** BEGIN EXERCISE MATERIAL **

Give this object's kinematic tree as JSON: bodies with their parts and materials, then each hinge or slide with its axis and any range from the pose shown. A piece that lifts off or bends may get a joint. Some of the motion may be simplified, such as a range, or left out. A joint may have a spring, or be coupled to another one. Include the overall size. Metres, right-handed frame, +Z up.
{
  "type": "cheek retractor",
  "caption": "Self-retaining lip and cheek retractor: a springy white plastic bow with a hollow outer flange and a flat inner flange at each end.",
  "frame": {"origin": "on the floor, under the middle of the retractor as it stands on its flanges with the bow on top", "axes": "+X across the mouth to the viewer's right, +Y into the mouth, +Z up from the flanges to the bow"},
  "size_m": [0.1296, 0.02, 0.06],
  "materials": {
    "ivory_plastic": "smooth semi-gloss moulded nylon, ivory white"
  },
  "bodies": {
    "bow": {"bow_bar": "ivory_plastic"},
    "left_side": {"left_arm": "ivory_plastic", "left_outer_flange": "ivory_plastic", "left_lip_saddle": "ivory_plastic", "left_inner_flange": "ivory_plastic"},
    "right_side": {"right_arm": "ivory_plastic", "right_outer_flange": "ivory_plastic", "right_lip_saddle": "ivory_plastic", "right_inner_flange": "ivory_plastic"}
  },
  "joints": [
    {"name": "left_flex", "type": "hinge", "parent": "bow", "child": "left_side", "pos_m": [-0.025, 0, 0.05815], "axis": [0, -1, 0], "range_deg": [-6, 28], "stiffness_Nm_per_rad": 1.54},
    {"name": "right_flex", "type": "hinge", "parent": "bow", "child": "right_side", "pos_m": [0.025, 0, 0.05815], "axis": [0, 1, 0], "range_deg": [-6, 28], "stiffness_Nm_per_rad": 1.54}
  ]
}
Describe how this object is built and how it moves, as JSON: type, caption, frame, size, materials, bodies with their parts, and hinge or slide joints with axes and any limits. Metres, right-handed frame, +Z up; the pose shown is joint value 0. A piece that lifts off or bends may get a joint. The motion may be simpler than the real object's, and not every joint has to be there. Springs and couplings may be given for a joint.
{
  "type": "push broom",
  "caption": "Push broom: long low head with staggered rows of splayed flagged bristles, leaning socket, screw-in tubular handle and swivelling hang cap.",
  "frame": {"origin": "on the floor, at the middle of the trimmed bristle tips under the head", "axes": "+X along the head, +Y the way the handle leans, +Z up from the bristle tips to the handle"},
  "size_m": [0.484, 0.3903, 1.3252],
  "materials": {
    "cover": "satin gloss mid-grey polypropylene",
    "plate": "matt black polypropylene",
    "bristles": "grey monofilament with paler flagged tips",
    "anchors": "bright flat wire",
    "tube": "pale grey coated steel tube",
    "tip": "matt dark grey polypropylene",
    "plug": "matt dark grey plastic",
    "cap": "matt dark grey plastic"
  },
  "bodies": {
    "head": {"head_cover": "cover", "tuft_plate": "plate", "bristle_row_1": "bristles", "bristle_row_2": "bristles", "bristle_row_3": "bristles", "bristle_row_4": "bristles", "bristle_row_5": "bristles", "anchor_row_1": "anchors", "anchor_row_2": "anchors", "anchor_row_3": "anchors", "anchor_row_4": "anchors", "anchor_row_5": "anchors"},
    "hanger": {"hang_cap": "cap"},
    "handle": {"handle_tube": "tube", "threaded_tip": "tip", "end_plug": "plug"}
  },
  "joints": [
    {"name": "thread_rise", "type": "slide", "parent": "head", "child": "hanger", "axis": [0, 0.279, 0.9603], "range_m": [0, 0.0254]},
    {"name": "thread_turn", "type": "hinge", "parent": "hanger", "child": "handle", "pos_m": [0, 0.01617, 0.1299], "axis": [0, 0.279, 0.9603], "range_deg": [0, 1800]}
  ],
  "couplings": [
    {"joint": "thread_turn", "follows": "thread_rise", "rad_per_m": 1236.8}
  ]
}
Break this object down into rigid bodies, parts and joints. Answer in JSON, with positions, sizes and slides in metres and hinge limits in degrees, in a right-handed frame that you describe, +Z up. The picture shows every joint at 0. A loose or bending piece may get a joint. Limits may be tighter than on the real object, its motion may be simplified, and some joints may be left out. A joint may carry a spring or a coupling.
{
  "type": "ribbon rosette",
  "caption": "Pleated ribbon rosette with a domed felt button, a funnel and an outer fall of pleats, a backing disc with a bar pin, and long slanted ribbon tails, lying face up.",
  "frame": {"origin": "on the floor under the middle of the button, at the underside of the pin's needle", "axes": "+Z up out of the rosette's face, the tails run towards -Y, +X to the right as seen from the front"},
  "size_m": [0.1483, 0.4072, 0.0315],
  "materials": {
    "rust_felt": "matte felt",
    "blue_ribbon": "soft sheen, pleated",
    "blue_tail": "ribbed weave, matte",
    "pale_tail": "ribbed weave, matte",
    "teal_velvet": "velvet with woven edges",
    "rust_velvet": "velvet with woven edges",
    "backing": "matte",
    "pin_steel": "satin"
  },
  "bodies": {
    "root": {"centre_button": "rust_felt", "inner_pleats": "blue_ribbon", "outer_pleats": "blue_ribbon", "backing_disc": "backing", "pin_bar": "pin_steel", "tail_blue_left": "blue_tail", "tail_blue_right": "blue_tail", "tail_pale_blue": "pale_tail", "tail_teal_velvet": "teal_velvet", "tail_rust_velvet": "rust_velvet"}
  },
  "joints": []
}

** END EXERCISE MATERIAL **
** BEGIN EXERCISE MATERIAL **

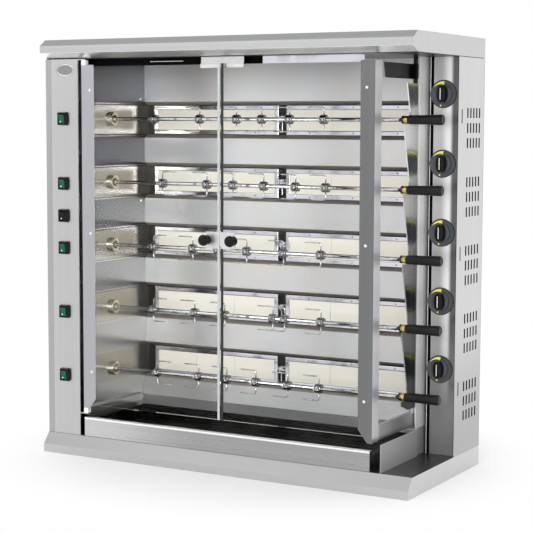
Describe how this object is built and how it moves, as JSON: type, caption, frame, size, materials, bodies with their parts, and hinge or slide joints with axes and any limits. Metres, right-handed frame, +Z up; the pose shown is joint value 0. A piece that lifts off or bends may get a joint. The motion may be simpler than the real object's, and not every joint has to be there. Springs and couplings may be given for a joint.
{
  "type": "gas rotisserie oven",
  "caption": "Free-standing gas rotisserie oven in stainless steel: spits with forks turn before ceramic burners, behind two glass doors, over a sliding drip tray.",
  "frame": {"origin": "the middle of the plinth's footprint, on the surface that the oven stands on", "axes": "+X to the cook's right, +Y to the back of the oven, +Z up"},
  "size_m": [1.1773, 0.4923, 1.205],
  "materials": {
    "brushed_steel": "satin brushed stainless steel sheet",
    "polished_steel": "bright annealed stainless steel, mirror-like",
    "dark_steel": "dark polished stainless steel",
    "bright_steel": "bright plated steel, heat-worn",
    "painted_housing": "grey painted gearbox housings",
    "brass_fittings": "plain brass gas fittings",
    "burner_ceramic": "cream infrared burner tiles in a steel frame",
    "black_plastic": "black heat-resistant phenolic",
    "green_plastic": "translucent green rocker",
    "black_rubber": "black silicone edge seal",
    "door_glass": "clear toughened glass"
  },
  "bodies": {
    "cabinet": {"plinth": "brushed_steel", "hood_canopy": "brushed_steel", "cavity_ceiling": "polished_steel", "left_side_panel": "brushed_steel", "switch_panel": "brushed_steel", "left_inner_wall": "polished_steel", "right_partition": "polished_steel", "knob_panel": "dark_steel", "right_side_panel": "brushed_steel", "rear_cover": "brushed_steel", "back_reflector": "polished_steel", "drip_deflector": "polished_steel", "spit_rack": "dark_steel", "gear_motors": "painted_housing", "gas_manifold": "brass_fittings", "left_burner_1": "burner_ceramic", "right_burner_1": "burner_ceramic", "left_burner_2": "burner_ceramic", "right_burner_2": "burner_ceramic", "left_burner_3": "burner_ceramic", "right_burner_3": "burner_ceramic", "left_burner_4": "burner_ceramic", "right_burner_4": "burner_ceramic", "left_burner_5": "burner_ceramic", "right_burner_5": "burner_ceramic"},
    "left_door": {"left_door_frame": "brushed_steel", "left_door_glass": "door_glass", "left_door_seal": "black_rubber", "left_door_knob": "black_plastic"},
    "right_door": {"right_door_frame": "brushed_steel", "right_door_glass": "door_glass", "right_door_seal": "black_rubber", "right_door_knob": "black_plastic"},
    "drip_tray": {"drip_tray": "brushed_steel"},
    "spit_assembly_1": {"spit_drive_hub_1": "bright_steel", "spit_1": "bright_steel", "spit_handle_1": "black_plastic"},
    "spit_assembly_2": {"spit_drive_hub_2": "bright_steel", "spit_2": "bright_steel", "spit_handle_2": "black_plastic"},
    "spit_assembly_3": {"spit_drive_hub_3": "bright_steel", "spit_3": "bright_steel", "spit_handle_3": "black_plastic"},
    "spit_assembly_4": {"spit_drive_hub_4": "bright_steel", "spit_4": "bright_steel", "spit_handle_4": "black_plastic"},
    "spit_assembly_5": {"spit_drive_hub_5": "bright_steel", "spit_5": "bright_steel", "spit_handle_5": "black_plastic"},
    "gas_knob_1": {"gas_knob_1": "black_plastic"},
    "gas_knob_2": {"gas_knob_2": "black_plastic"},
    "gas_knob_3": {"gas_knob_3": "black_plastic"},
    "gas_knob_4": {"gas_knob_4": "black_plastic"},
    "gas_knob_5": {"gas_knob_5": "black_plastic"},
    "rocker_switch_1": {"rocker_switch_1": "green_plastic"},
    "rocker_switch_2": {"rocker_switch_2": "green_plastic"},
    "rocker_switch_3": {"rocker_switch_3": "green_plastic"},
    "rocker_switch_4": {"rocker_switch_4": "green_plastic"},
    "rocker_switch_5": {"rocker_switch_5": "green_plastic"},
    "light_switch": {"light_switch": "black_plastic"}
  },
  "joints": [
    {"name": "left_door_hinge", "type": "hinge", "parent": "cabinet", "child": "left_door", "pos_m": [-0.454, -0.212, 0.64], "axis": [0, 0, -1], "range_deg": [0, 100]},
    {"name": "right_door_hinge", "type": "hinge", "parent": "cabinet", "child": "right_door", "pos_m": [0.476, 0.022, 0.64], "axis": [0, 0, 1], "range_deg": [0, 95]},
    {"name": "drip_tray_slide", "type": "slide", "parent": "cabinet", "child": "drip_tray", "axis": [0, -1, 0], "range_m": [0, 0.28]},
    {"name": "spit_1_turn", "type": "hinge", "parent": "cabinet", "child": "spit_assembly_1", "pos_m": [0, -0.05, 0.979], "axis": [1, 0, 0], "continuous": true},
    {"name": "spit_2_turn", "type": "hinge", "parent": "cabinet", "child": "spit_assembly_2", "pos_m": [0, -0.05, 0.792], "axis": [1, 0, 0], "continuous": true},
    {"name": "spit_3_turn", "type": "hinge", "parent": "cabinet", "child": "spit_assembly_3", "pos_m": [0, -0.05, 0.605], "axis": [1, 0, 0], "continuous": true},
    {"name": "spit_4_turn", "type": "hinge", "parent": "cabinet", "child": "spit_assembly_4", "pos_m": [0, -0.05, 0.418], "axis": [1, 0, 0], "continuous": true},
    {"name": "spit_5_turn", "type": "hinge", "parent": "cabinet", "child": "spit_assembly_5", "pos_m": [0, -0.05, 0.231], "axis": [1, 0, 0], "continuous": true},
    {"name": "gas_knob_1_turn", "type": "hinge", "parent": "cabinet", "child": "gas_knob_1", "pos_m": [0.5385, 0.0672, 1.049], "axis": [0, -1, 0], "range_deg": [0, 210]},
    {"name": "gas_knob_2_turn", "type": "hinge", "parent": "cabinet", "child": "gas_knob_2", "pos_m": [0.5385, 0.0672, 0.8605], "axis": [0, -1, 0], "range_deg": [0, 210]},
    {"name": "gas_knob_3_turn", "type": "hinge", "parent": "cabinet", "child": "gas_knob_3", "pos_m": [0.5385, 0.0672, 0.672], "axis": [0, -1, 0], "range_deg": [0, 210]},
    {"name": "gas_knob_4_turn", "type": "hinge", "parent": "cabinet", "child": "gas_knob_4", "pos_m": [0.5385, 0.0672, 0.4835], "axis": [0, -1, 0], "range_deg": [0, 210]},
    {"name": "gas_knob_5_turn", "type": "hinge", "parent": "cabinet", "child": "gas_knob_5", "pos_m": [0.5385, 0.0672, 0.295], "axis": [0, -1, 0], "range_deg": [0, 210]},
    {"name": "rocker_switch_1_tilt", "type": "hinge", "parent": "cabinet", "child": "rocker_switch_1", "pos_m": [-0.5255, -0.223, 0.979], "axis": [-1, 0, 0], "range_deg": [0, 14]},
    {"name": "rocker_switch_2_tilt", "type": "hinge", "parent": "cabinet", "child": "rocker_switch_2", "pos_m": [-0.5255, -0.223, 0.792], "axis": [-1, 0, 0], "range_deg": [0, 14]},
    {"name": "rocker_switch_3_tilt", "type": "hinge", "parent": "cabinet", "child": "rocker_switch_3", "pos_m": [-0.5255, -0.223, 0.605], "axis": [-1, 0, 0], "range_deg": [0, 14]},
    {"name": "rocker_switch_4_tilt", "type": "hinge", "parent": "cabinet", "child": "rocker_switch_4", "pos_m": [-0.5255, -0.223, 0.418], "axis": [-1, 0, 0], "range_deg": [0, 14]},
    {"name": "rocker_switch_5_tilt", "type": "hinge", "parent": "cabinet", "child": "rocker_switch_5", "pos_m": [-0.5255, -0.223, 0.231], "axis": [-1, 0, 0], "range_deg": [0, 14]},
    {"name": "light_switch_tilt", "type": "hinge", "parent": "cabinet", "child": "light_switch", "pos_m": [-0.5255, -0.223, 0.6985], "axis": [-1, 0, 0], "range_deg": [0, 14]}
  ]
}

** END EXERCISE MATERIAL **

[TASK DIRECTIONS]:
Look through the data above. Copy every line with the string "JSON" in it.

[SOLUTION FOR THIS TASK]:
Give this object's kinematic tree as JSON: bodies with their parts and materials, then each hinge or slide with its axis and any range from the pose shown. A piece that lifts off or bends may get a joint. Some of the motion may be simplified, such as a range, or left out. A joint may have a spring, or be coupled to another one. Include the overall size. Metres, right-handed frame, +Z up.
Describe how this object is built and how it moves, as JSON: type, caption, frame, size, materials, bodies with their parts, and hinge or slide joints with axes and any limits. Metres, right-handed frame, +Z up; the pose shown is joint value 0. A piece that lifts off or bends may get a joint. The motion may be simpler than the real object's, and not every joint has to be there. Springs and couplings may be given for a joint.
Break this object down into rigid bodies, parts and joints. Answer in JSON, with positions, sizes and slides in metres and hinge limits in degrees, in a right-handed frame that you describe, +Z up. The picture shows every joint at 0. A loose or bending piece may get a joint. Limits may be tighter than on the real object, its motion may be simplified, and some joints may be left out. A joint may carry a spring or a coupling.
Describe how this object is built and how it moves, as JSON: type, caption, frame, size, materials, bodies with their parts, and hinge or slide joints with axes and any limits. Metres, right-handed frame, +Z up; the pose shown is joint value 0. A piece that lifts off or bends may get a joint. The motion may be simpler than the real object's, and not every joint has to be there. Springs and couplings may be given for a joint.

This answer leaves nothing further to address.